… Per più letizia sì mi nascose
dentro al suo raggio la figura santa;
e così chiusa chiusa mi rispuose
nel modo che’l seguente canto canta
Sono i versi finali del canto V della terza cantica. Con questa chiusa insolita, ma certamente voluta, Dante prepara l’animo del lettore al canto VI, che inizia con le parole dell’anima a cui il Poeta aveva chiesto sia la propria identità sia la natura delle anime che risplendono nel cielo di Mercurio. La risposta alla prima domanda svela la personalità del beato con memorabili endecasillabi:
Cesare fui e son Iustiniano,
che, per voler del primo amor ch’i’ sento,
d’entro le leggi trassi il troppo e ‘l vano
Giustiniano – imperatore d’Oriente per quasi quaranta anni, dal 527 al 565 d.C. – viene subito menzionato e ricordato per la grande opera legislativa, a cui è affidata la sua fama. La raccolta di leggi, che ancora porta il suo nome (è il Corpus iuris Civilis o Corpus iuris Iustinianeum) fu ed è tuttora la base legislativa di tutti i popoli civili. Dante, in questo sesto canto, ci consegna l’immagine di una figura esemplare, quasi un’icona del perfetto monarca. Nelle parole dell’imperatore, la conversione alla fede sincera porta la firma di Papa Agapito I, che avrebbe – secondo le fonti storiche del Medioevo – convinto Giustiniano del suo errore nell’aderire all’eresia monofisita (che vedeva in Cristo la sola natura divina), riportandolo sulla via dell’ortodossia. In realtà, però, Dante segue una tradizione medioevale errata, dal momento che l’imperatore d’Oriente non era seguace della corrente monofisita (la fonte è il Tresor di Brunetto).
Comincia a questo punto, sempre attraverso le parole di Giustiniano (che, si noti, occupano l’intero canto!), una lunga digressione sulla storia di Roma. È lo stesso monarca ad affermare la necessità di una parentesi su quello che chiama il sacrosanto segno, ossia il simbolo dell’aquila imperiale, successivamente fatto proprio dai Ghibellini e combattuto dai Guelfi, in una cruenta battaglia ideologica dagli esiti distruttivi.

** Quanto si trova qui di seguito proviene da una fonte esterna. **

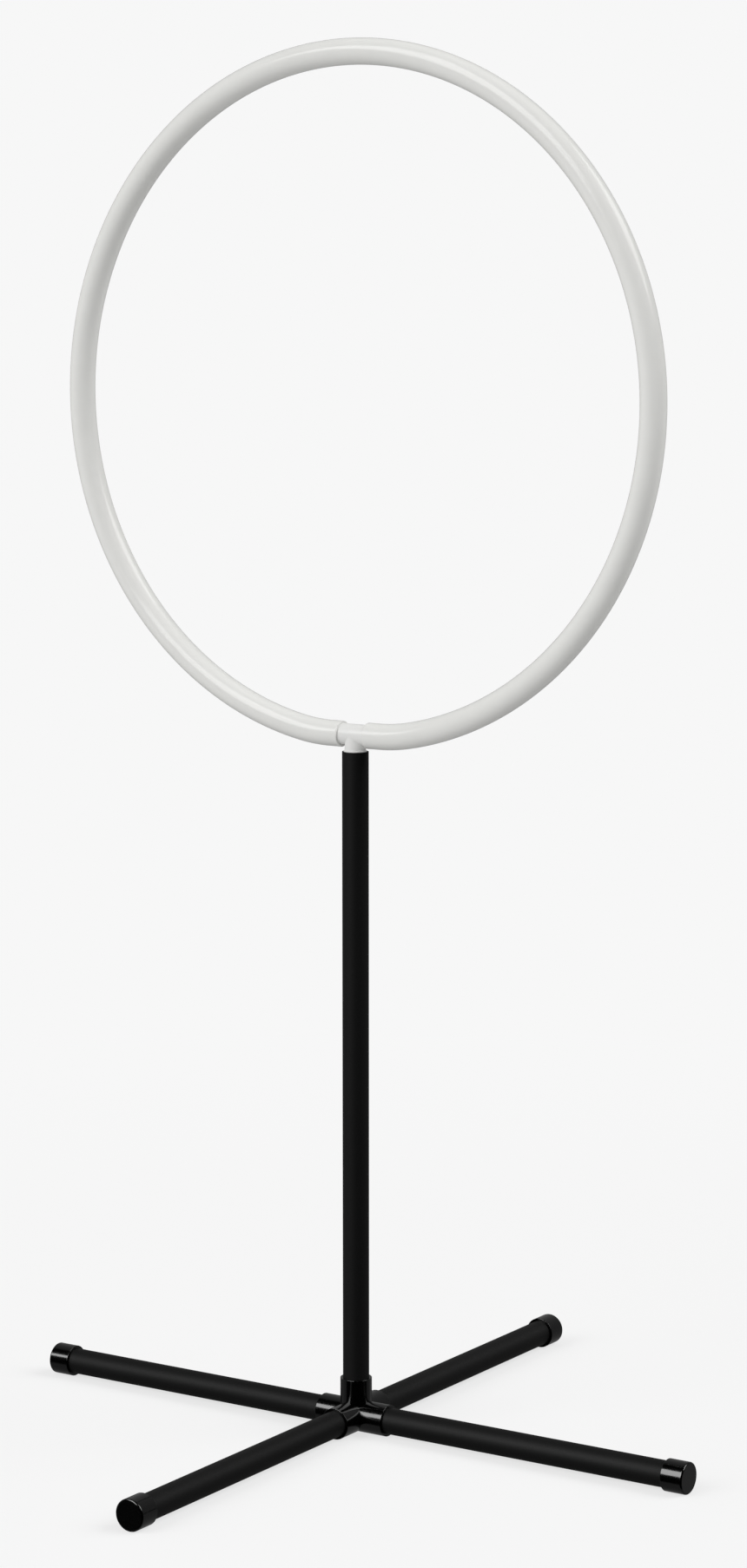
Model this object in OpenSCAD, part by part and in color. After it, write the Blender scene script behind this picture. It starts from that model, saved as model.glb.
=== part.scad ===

La storia del sacrosanto segno inizia in Alba, prosegue con la lotta tra Orazi e Curiazi, si rafforza nel periodo dei sette re e acquista una reale forza nel periodo repubblicano, con le vittorie sui Galli, i Tarentini e i Cartaginesi. Poi l’avvento di Cesare, il passaggio del Rubicone e la guerra civile contro Pompeo, l’instaurarsi dell’impero, i governi di Tiberio e Tito (quest’ultimo distruttore di Gerusalemme e vendicatore della morte di Cristo, vero spartiacque della storia dell’uomo), la minaccia longobarda e l’intervento salvifico di Carlo Magno, che unì con il suo carisma la Chiesa e l’Aquila. Quindi l’attacco senza mezze misure a Guelfi e Ghibellini: i primi, capeggiati dagli Angioini francesi, oppongono al pubblico segno i gigli gialli, mentre i secondi si appropriano indebitamente di esso, sì ch’è forte a veder chi più si falli (cioè in modo che è difficile giudicare chi sbagli di più).
Giustiniano risponde anche alla seconda domanda di Dante (sempre formulata nel canto precedente) circa la natura delle anime che risiedono nel cielo di Mercurio: quì, afferma l’imperatore, sono confinate le anime di coloro che hanno fatto del bene per desiderio di onore e fama. L’amore rivolto a Dio è stato meno intenso, ma in tutti loro splende la luce della serena consapevolezza della perfetta giustizia divina, che premia secondo i meriti.
Le ultime terzine del canto sono dedicate a Romeo di Villanova: presentato dallo stesso Giustiniano, egli fu ministro e gran siniscalco di Raimondo Berengario IV, conte di Provenza. Operò sempre con onestà, raddoppiano le entrate dello Stato e ottenendo nozze regali per le quattro figlie di Raimondo, ma finì vittima dell’invidia dei cortigiani, che spinsero il conte a chiedere a Romeo conto del suo operato (storia simile a quella di Pier delle Vigne): quest’ultimo, ripresa la veste umile di pellegrino, si allontanò dalla Provenza, povero com’era venuto, e nessuno seppe mai più nulla di lui. È Giustiniano a raccontarci della sua grande forza d’animo, magnanimità e decoro nell’affrontare una vita a mendicare.
E nessuno più di Dante poteva comprendere cosa significasse l’amara ricompensa di una patria ingrata.